Rows from an object dataset:

-*-*-

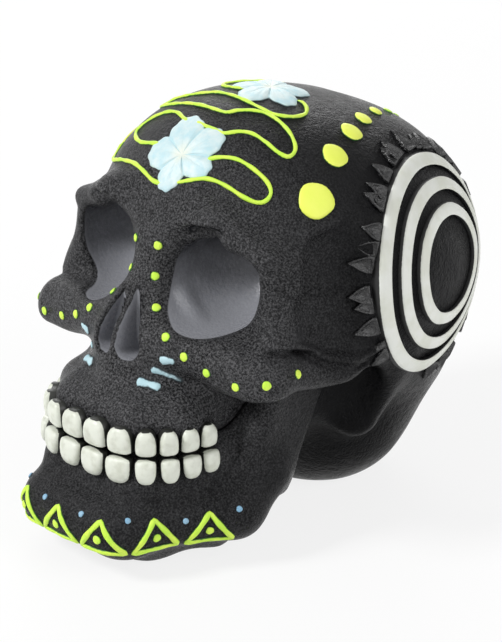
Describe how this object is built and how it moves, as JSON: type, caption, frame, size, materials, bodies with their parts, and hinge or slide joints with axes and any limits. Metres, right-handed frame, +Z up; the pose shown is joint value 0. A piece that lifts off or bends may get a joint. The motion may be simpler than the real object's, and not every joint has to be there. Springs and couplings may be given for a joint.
{
  "type": "sugar skull",
  "caption": "Black sugar skull shelf ornament with set teeth, raised side rings with pointed petals, and raised neon and pale blue icing ornament.",
  "frame": {"origin": "middle of the footprint of the whole skull, on the plane it stands on", "axes": "+X towards the skull's own left, +Y towards the back of the head, +Z up"},
  "size_m": [0.1524, 0.2078, 0.1783],
  "materials": {
    "resin": "satin black, fine grain",
    "enamel": "satin paint",
    "band": "matt paint",
    "neon": "matt paint",
    "blossom": "matt paint"
  },
  "bodies": {
    "root": {"cranium": "resin", "mandible": "resin", "upper_tooth_left_1": "enamel", "upper_tooth_left_2": "enamel", "upper_tooth_left_3": "enamel", "upper_tooth_left_4": "enamel", "upper_tooth_left_5": "enamel", "upper_tooth_left_6": "enamel", "upper_tooth_right_1": "enamel", "upper_tooth_right_2": "enamel", "upper_tooth_right_3": "enamel", "upper_tooth_right_4": "enamel", "upper_tooth_right_5": "enamel", "upper_tooth_right_6": "enamel", "lower_tooth_left_1": "enamel", "lower_tooth_left_2": "enamel", "lower_tooth_left_3": "enamel", "lower_tooth_left_4": "enamel", "lower_tooth_left_5": "enamel", "lower_tooth_left_6": "enamel", "lower_tooth_right_1": "enamel", "lower_tooth_right_2": "enamel", "lower_tooth_right_3": "enamel", "lower_tooth_right_4": "enamel", "lower_tooth_right_5": "enamel", "lower_tooth_right_6": "enamel", "ring_left_1": "band", "ring_left_2": "band", "ring_left_3": "band", "ring_right_1": "band", "ring_right_2": "band", "ring_right_3": "band", "spiked_collar_left": "resin", "spiked_collar_right": "resin", "crown_dot_left_1": "neon", "crown_dot_left_2": "neon", "crown_dot_left_3": "neon", "crown_dot_left_4": "neon", "crown_dot_left_5": "neon", "crown_dot_right_1": "neon", "crown_dot_right_2": "neon", "crown_dot_right_3": "neon", "crown_dot_right_4": "neon", "crown_dot_right_5": "neon", "forehead_flower": "blossom", "crown_flower": "blossom", "icing_brow_left": "neon", "icing_brow_right": "neon", "icing_temple_right": "neon", "icing_crest": "neon", "chin_triangle_1": "neon", "chin_triangle_2": "neon", "chin_triangle_3": "neon", "chin_triangle_4": "neon", "chin_triangle_5": "neon", "chin_triangle_6": "neon", "chin_triangle_7": "neon"}
  },
  "joints": []
}
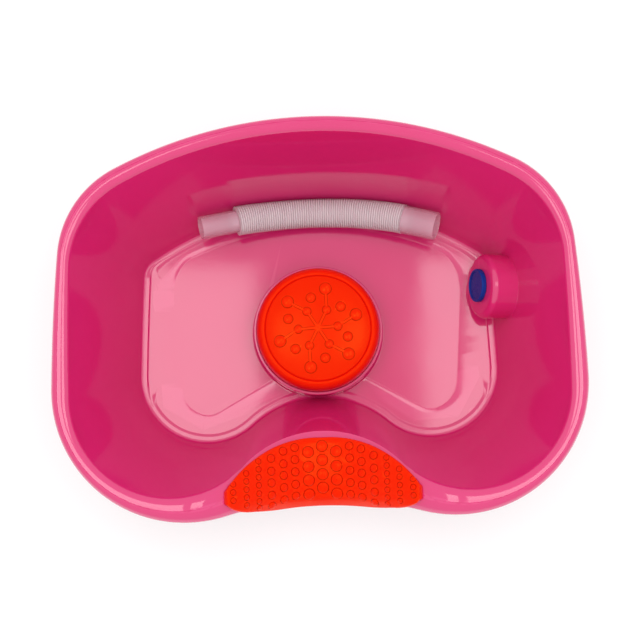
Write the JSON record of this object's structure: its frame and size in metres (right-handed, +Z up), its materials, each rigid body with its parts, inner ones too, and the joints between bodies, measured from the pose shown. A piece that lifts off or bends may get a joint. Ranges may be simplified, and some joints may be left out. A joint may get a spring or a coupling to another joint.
{
  "type": "portable shampoo basin",
  "caption": "Shallow moulded basin with a neck saddle, soft neck and head rest pads, a drain spout with its plug, and a loose corrugated drain hose.",
  "frame": {"origin": "middle of the footprint, on the surface that the basin stands on", "axes": "+X along the length towards the drain spout, +Y from the neck saddle to the back, +Z up"},
  "size_m": [0.479, 0.362, 0.15],
  "materials": {
    "pink_plastic": "polished moulded plastic",
    "orange_red_rubber": "soft matt rubber",
    "blue_plastic": "soft gloss plastic",
    "milky_plastic": "milky translucent plastic",
    "pink_clear_plastic": "clear plastic, tinted by the basin behind it"
  },
  "bodies": {
    "basin": {"basin_shell": "pink_plastic"},
    "head_rest": {"head_pad": "orange_red_rubber"},
    "neck_rest": {"neck_pad": "orange_red_rubber"},
    "plug": {"drain_plug": "blue_plastic"},
    "hose": {"drain_hose": "milky_plastic", "hose_small_cuff": "pink_clear_plastic", "hose_large_cuff": "pink_clear_plastic"}
  },
  "joints": [
    {"name": "head_pad_lift", "type": "slide", "parent": "basin", "child": "head_rest", "axis": [0, 0, 1], "range_m": [0, 0.06]},
    {"name": "neck_pad_lift", "type": "slide", "parent": "basin", "child": "neck_rest", "axis": [0, 0, 1], "range_m": [0, 0.06]},
    {"name": "drain_plug_pull", "type": "slide", "parent": "basin", "child": "plug", "axis": [-0.9373, 0, 0.3486], "range_m": [0, 0.03]},
    {"name": "drain_hose_lift", "type": "slide", "parent": "basin", "child": "hose", "axis": [0, 0, 1], "range_m": [0, 0.15]}
  ]
}
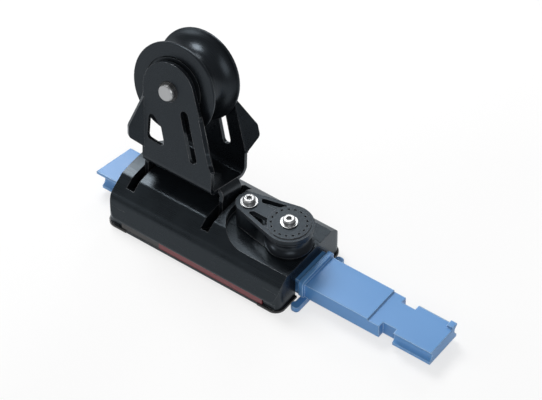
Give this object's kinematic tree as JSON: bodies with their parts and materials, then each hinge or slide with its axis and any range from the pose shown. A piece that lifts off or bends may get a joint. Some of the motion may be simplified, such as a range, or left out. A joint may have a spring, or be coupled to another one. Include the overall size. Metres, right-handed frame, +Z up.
{
  "type": "genoa lead car with pivoting sheave",
  "caption": "Track car with a domed extruded body on ball circuits, a pivoting stand-up sheave cage, a cheek block for the control line and a plastic loader rail in its channel.",
  "frame": {"origin": "middle of the car's length and width, level with the feet of its skirts", "axes": "+X along the track towards the control block, +Y across the track, +Z up"},
  "size_m": [0.2386, 0.0739, 0.1196],
  "materials": {
    "car_anodised": "black hard-anodised extrusion, satin",
    "cage_anodised": "black anodised folded sheet, satin",
    "sheave_anodised": "black anodised, turned",
    "cover_anodised": "black anodised, turned",
    "cheek_anodised": "black anodised, fine bead-blasted",
    "cap_plastic": "black moulded plastic",
    "ball_plastic": "off-white acetal",
    "bush_plastic": "dark moulded plastic",
    "label_red": "red strip with a black end",
    "stainless": "turned stainless steel",
    "clip_steel": "blackened spring steel",
    "loader_plastic": "blue moulded plastic, satin"
  },
  "bodies": {
    "car": {"car_body": "car_anodised", "end_cap_front_left": "cap_plastic", "end_cap_front_right": "cap_plastic", "end_cap_back_left": "cap_plastic", "end_cap_back_right": "cap_plastic", "bearing_balls_front": "ball_plastic", "bearing_balls_back": "ball_plastic", "label_strip_front": "label_red", "label_strip_back": "label_red", "pivot_pin": "stainless", "pivot_pin_screw": "stainless", "control_base": "cover_anodised", "control_post": "cheek_anodised", "control_cheek": "cheek_anodised", "control_race": "stainless", "control_balls": "ball_plastic", "control_axle_screw": "stainless", "control_head_screw": "stainless"},
    "loader": {"loader": "loader_plastic"},
    "cage": {"sheave_cage": "cage_anodised", "pivot_bushes_left": "bush_plastic", "pivot_bushes_right": "bush_plastic", "sheave_axle": "stainless", "axle_clip_front": "clip_steel", "axle_clip_back": "clip_steel", "sheave_race": "stainless", "sheave_rollers": "ball_plastic", "bearing_cover_front": "cover_anodised", "bearing_cover_back": "cover_anodised"},
    "main_sheave": {"main_sheave": "sheave_anodised"},
    "control_sheave": {"control_sheave": "sheave_anodised"}
  },
  "joints": [
    {"name": "loader_slide", "type": "slide", "parent": "car", "child": "loader", "axis": [1, 0, 0], "range_m": [-0.0015, 0.146]},
    {"name": "cage_pivot", "type": "hinge", "parent": "car", "child": "cage", "pos_m": [-0.02465, 0, 0.021], "axis": [1, 0, 0], "range_deg": [-24, 56]},
    {"name": "main_sheave_spin", "type": "hinge", "parent": "cage", "child": "main_sheave", "pos_m": [-0.03965, 0.01943, 0.08877], "axis": [0, 0.9613, -0.2756], "continuous": true},
    {"name": "control_sheave_spin", "type": "hinge", "parent": "car", "child": "control_sheave", "pos_m": [0.0473, 0, 0.03125], "axis": [0, 0, 1], "continuous": true}
  ]
}
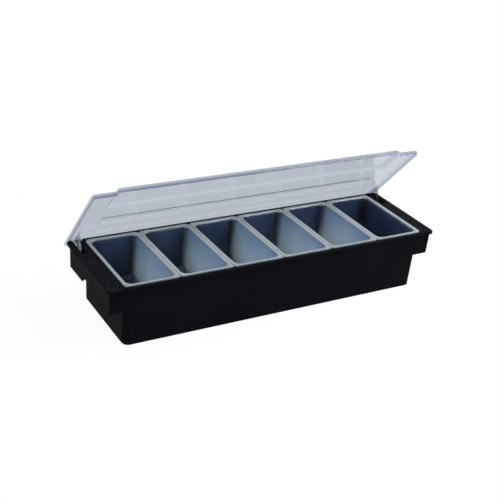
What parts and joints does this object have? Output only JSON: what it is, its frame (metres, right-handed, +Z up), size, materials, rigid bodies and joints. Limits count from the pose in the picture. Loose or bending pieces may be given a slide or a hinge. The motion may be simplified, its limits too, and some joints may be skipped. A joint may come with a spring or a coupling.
{
  "type": "bar garnish tray",
  "caption": "Bar garnish tray: a black moulded tub with grip ends, translucent lift-out inserts for garnishes and a clear hinged lid that stands part open.",
  "frame": {"origin": "on the underside of the tub, halfway along the tray and halfway between the flange's front and rear edges", "axes": "+X along the tray to its right end, +Y to the hinge side, +Z up out of the inserts"},
  "size_m": [0.5, 0.1601, 0.1888],
  "materials": {
    "black_plastic": "black moulded plastic, finely textured on the flange",
    "clear_plastic": "clear moulded plastic with a faint grey-blue tint",
    "translucent_plastic": "natural translucent plastic"
  },
  "bodies": {
    "base_tray": {"base_tray": "black_plastic"},
    "lid": {"lid": "clear_plastic"},
    "insert_1": {"insert_1": "translucent_plastic"},
    "insert_2": {"insert_2": "translucent_plastic"},
    "insert_3": {"insert_3": "translucent_plastic"},
    "insert_4": {"insert_4": "translucent_plastic"},
    "insert_5": {"insert_5": "translucent_plastic"},
    "insert_6": {"insert_6": "translucent_plastic"}
  },
  "joints": [
    {"name": "lid_hinge", "type": "hinge", "parent": "base_tray", "child": "lid", "pos_m": [0, 0.061, 0.0677], "axis": [-1, 0, 0], "range_deg": [-49.3, 55.7]},
    {"name": "insert_1_lift", "type": "slide", "parent": "base_tray", "child": "insert_1", "axis": [0, 0, 1], "range_m": [0, 0.008]},
    {"name": "insert_2_lift", "type": "slide", "parent": "base_tray", "child": "insert_2", "axis": [0, 0, 1], "range_m": [0, 0.008]},
    {"name": "insert_3_lift", "type": "slide", "parent": "base_tray", "child": "insert_3", "axis": [0, 0, 1], "range_m": [0, 0.008]},
    {"name": "insert_4_lift", "type": "slide", "parent": "base_tray", "child": "insert_4", "axis": [0, 0, 1], "range_m": [0, 0.008]},
    {"name": "insert_5_lift", "type": "slide", "parent": "base_tray", "child": "insert_5", "axis": [0, 0, 1], "range_m": [0, 0.008]},
    {"name": "insert_6_lift", "type": "slide", "parent": "base_tray", "child": "insert_6", "axis": [0, 0, 1], "range_m": [0, 0.008]}
  ]
}
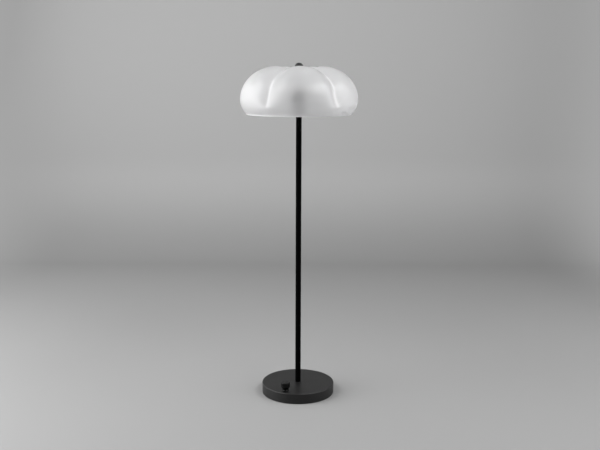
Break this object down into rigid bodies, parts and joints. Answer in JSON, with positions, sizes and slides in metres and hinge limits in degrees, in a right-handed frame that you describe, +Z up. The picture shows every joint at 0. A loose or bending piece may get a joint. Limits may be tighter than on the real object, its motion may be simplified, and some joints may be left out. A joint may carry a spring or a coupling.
{
  "type": "mushroom floor lamp",
  "caption": "Slim black floor lamp with a heavy round base, a straight tubular stem and a wide lobed mushroom shade of frosted glass under a domed finial.",
  "frame": {"origin": "centre of the base's underside, on the stem's axis", "axes": "+Z up the stem, -Y the front, with the dimmer knob at the front left; the cable inlet faces +Y"},
  "size_m": [0.3911, 0.389, 1.1383],
  "materials": {
    "satin_black_paint": "satin black powder coat",
    "foam_rubber": "closed-cell foam",
    "moulded_rubber": "matte",
    "silicone": "translucent, matte",
    "zinc_plated_steel": "zinc plated",
    "cast_iron": "as cast, primed",
    "brass": "turned",
    "dark_moulding": "moulded",
    "pale_moulding": "moulded",
    "lead_sheath": "soft sheath",
    "glazed_ceramic": "glazed steatite",
    "lamp_glass": "frosted",
    "frosted_glass": "satin frosted, with a polished rim"
  },
  "bodies": {
    "lamp_stand": {"base_cover": "satin_black_paint", "stem_tube": "satin_black_paint", "lamp_cup": "satin_black_paint", "cup_lid": "satin_black_paint", "finial": "satin_black_paint", "cap_washer": "satin_black_paint", "shade_seat": "satin_black_paint", "foot_pad": "foam_rubber", "cable_inlet": "moulded_rubber", "lower_gasket": "silicone", "upper_gasket": "silicone", "bottom_plate": "zinc_plated_steel", "plate_screws": "zinc_plated_steel", "terminal_screw": "zinc_plated_steel", "earth_screw": "zinc_plated_steel", "stem_nipple": "zinc_plated_steel", "stem_washer": "zinc_plated_steel", "stem_lock_washer": "zinc_plated_steel", "stem_nut": "zinc_plated_steel", "stem_lower_plug": "zinc_plated_steel", "stem_upper_plug": "zinc_plated_steel", "dimmer_washer": "zinc_plated_steel", "dimmer_nut": "zinc_plated_steel", "riser": "zinc_plated_steel", "cup_nut": "zinc_plated_steel", "lid_nut": "zinc_plated_steel", "holder_clips": "zinc_plated_steel", "seat_nut": "zinc_plated_steel", "base_weight": "cast_iron", "dimmer_bush": "brass", "dimmer_body": "dark_moulding", "terminal_block": "pale_moulding", "lead_splice": "pale_moulding", "stem_lead": "lead_sheath", "dimmer_lead": "lead_sheath", "holder_tails": "lead_sheath", "lampholder_1": "glazed_ceramic", "lampholder_2": "glazed_ceramic", "lampholder_3": "glazed_ceramic", "lamp_foot_1": "glazed_ceramic", "lamp_foot_2": "glazed_ceramic", "lamp_foot_3": "glazed_ceramic", "lamp_capsule_1": "lamp_glass", "lamp_capsule_2": "lamp_glass", "lamp_capsule_3": "lamp_glass", "shade": "frosted_glass"},
    "dimmer_control": {"dimmer_knob": "satin_black_paint", "dimmer_shaft": "zinc_plated_steel", "knob_screw": "zinc_plated_steel"}
  },
  "joints": [
    {"name": "dimmer_turn", "type": "hinge", "parent": "lamp_stand", "child": "dimmer_control", "pos_m": [-0.04209, -0.09236, 0.037], "axis": [0, 0, 1], "range_deg": [-300, 0]}
  ]
}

-*-*-

Challenge:
Find every line in the records above that holds the word "their", and copy each one.

Final result:
Describe how this object is built and how it moves, as JSON: type, caption, frame, size, materials, bodies with their parts, and hinge or slide joints with axes and any limits. Metres, right-handed frame, +Z up; the pose shown is joint value 0. A piece that lifts off or bends may get a joint. The motion may be simpler than the real object's, and not every joint has to be there. Springs and couplings may be given for a joint.
Give this object's kinematic tree as JSON: bodies with their parts and materials, then each hinge or slide with its axis and any range from the pose shown. A piece that lifts off or bends may get a joint. Some of the motion may be simplified, such as a range, or left out. A joint may have a spring, or be coupled to another one. Include the overall size. Metres, right-handed frame, +Z up.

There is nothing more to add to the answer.